Brief: Give back an exact copy of the lines from the start of the material through the line bearing "# The front". Include both ends and nothing else.

====== Dataset extract ======

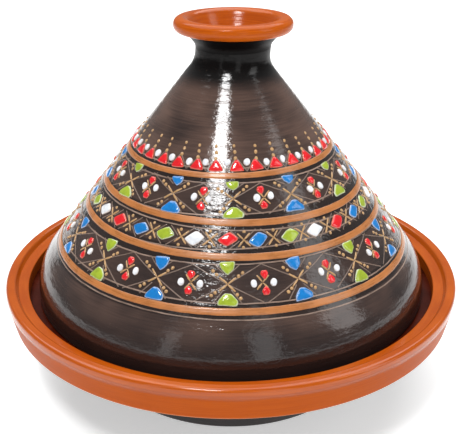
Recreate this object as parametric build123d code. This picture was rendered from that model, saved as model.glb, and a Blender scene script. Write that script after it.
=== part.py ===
from build123d import *
import math
import os

# A tagine pot: a dish on a turned foot and a conical lid with a cup-shaped knob.
# Millimetres, +Z up. The origin is the centre of the foot, on the table.
# The front faces -Y, and angles round the pot run from the front towards +X.

# ---------------------------------------------------------------- the dish
dish_diameter = 305.0      # over the lip
dish_height = 72.0         # table to the top of the lip
rim_height = 21.6          # terracotta rim, from its bottom edge to the lip
rim_taper = 3.6            # how far the wall leans in at the bottom edge
rim_edge_round = 1.4
lip_width = 6.1
lip_straight = 5.0         # upright part of the wall under the lip
lip_outer_round = 2.4
lip_inner_round = 1.8
step_drop = 3.6            # lip down to the ledge
step_run = 2.0
ledge_width = 6.6
ledge_fall = 0.8           # the ledge falls towards the seat
ledge_round = 0.8
seat_depth = 8.1           # ledge down to the seat that the lid stands on
seat_margin = 3.5          # seat left inside the lid's foot
seat_edge_round = 2.5
flange_inset = 1.8         # bowl under the rim, in from the rim's edge
flange_drop = 5.0
flange_lean = 6.0
flange_round = 8.0
belly_wall = 10.0
floor_thickness = 7.5
floor_radius = 84.0
floor_round = 22.0
bowl_knee_depth = 25.0     # seat down to the bend in the bowl's wall
bowl_knee_round = 30.0
dish_glaze = 0.5

# ---------------------------------------------------------------- the foot
foot_radius = 90.3         # outer radius on the table
foot_flare = 1.7
foot_width = 10.3
foot_height = 9.0
foot_round = 1.5

# ---------------------------------------------------------------- the lid
seat_gap = 6.8             # ledge to the lid's skirt, all round
skirt_height = 18.8        # lid's foot to where skirt and cone lines cross
cone_height = 135.3        # from there to where cone and neck lines cross
neck_height = 8.4          # from there to the knob
neck_radius = 23.7
shoulder_round = 36.0
neck_round = 14.0
lid_wall = 7.5
lid_glaze = 0.6
bare_foot = 1.5            # unglazed strip at the lid's foot
lid_foot_round = 1.0

# ---------------------------------------------------------------- the knob
knob_diameter = 74.6
knob_height = 18.8
knob_rim_height = 9.0
knob_rim_width = 8.8
knob_rim_round = 4.3
knob_flare_start = 2.4       # upright part of the neck under the flare
knob_flare_round = 6.0
knob_throat = 30.0         # radius where the flare meets the rim's underside
knob_throat_round = 1.5
cup_depth = 14.0
cup_floor_radius = 21.0
cup_floor_round = 8.0

# ---------------------------------------------------------------- decoration
slip = 0.35                # thickness of the ochre slip
enamel = 0.7               # thickness of the coloured enamel
band_width = 4.5
first_band = 25.4          # up the cone's slope from the shoulder's corner
lower_zone = 31.3          # band to band, up the slope
middle_zone = 20.0
upper_zone = 28.2
edge_gap = 0.7             # enamel to the nearest band

crown_count = 33
crown_start = 3.1          # degrees from the front
triangle_width = 9.0
triangle_height = 6.4
crown_drop_up = 4.8        # white drops, up from the triangles' base
crown_drop_radius = 2.0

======

Exercise output:
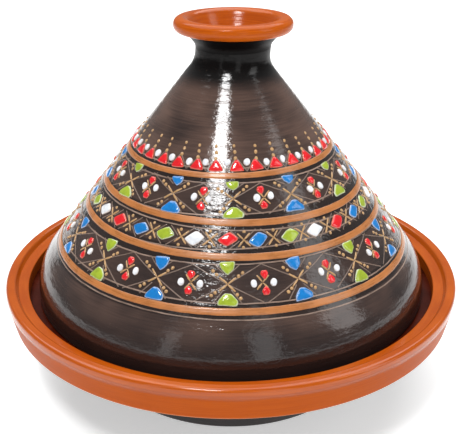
Recreate this object as parametric build123d code. This picture was rendered from that model, saved as model.glb, and a Blender scene script. Write that script after it.
=== part.py ===
from build123d import *
import math
import os

# A tagine pot: a dish on a turned foot and a conical lid with a cup-shaped knob.
# Millimetres, +Z up. The origin is the centre of the foot, on the table.
# The front faces -Y, and angles round the pot run from the front towards +X.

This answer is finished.